Question

What is the value of $\pi $?

Answer 1

Hint:Take the circumference of any circle. The ratio of the circumference of a circle to its diameter will always give us the value of $\pi $.

Complete step by step answer:
We know that the value of $\pi $ is the ratio of the circumference of a circle to its diameter. Or we can say, $\pi $ is equal to the circumference of a circle divided by the diameter of that circle.
No matter how large or small the circle is, we will always get the same value of $\pi $.
We generally take the value of $\pi $ as 3.14 or $\dfrac{22}{7}$. But these are the approximate values, not the exact values. We take these approximate values to make our calculation easy.
Actually, there are an infinite number of digits after the decimal point or we can say an infinite decimal.

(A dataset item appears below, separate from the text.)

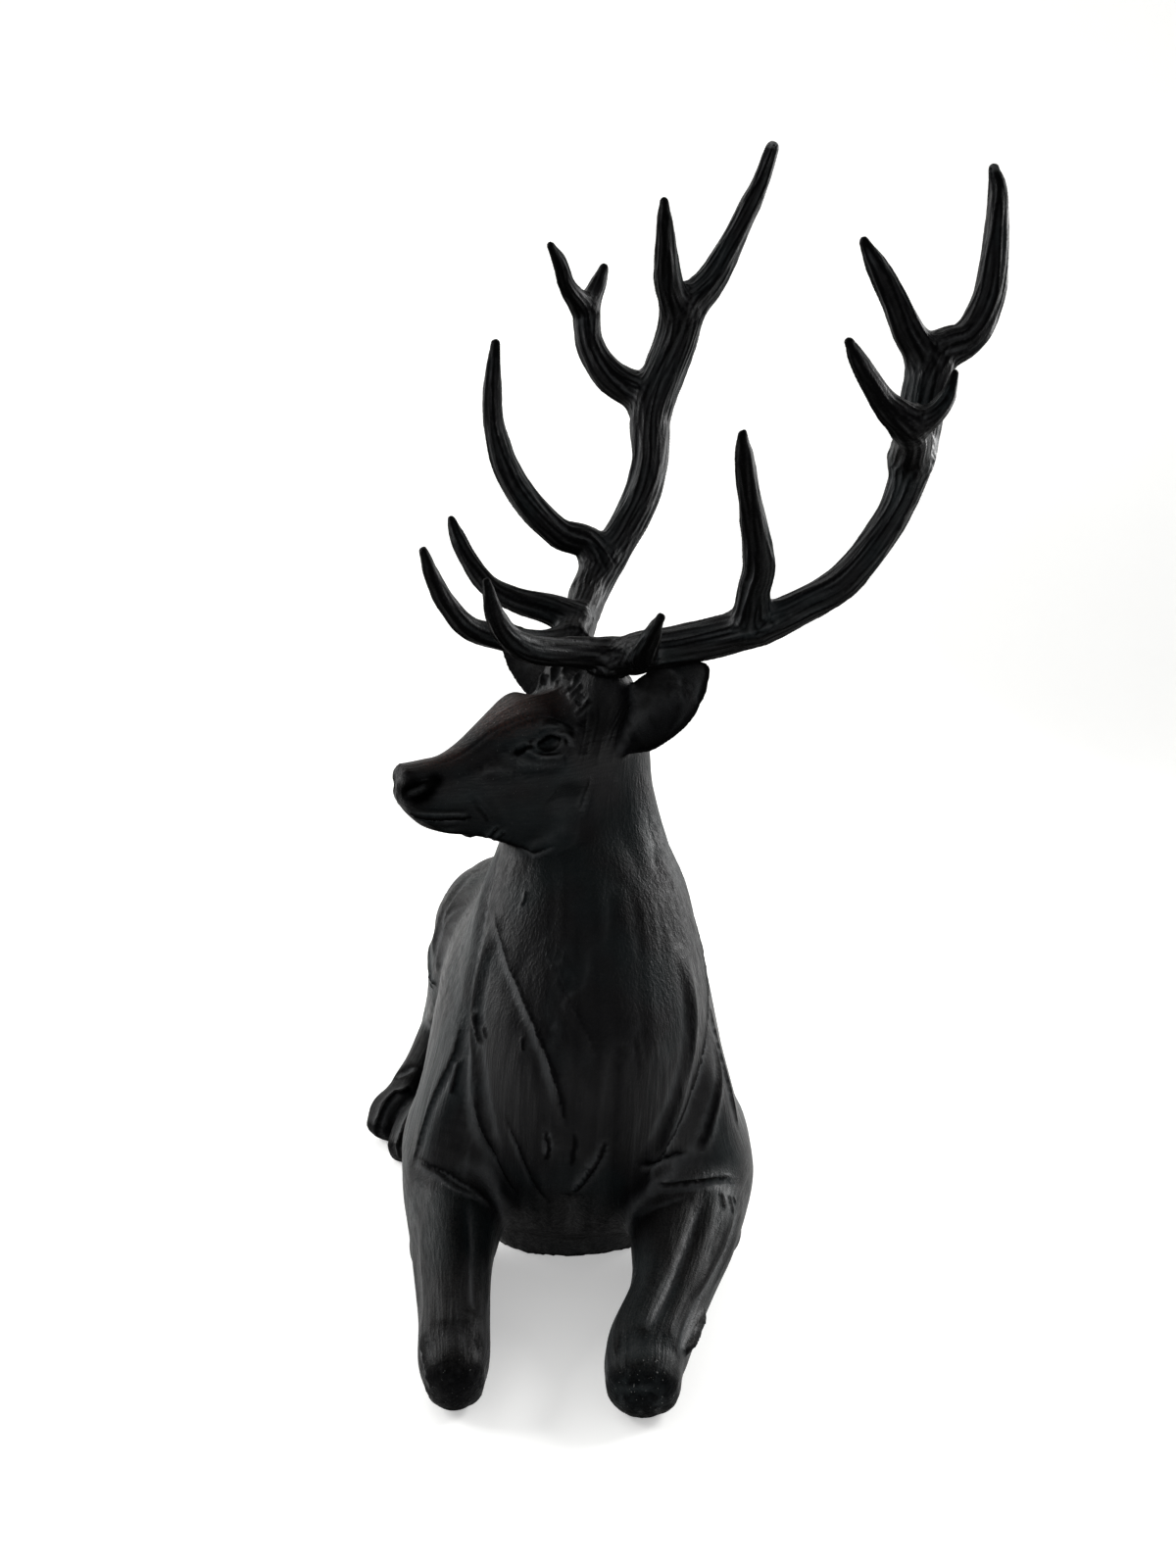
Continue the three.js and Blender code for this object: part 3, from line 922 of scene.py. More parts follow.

After the decimal point, the digits go on forever and ever.
$\pi $ is an irrational number, which means that it is a real number that cannot be expressed by a simple fraction.
Though it is an irrational number, we use rational expressions to estimate $\pi $, like $\dfrac{22}{7}$. This rational expression is only accurate to a couple of decimal places.
The value of $\pi $ up to the first 10 decimal places is:
 3.1415926535
We can find out many more digits after this.
While there is no exact value of $\pi $, many mathematicians are interested in calculating $\pi $ to as many digits as possible.

Note: For our daily use or we can say to make our calculations easy we use the value of $\pi $ as 3.14 or $\dfrac{22}{7}$. But that does not mean $\pi $ is a rational number. Always remember that these are not the exact values of $\pi $, these are approximate values. $\pi $ is an irrational number.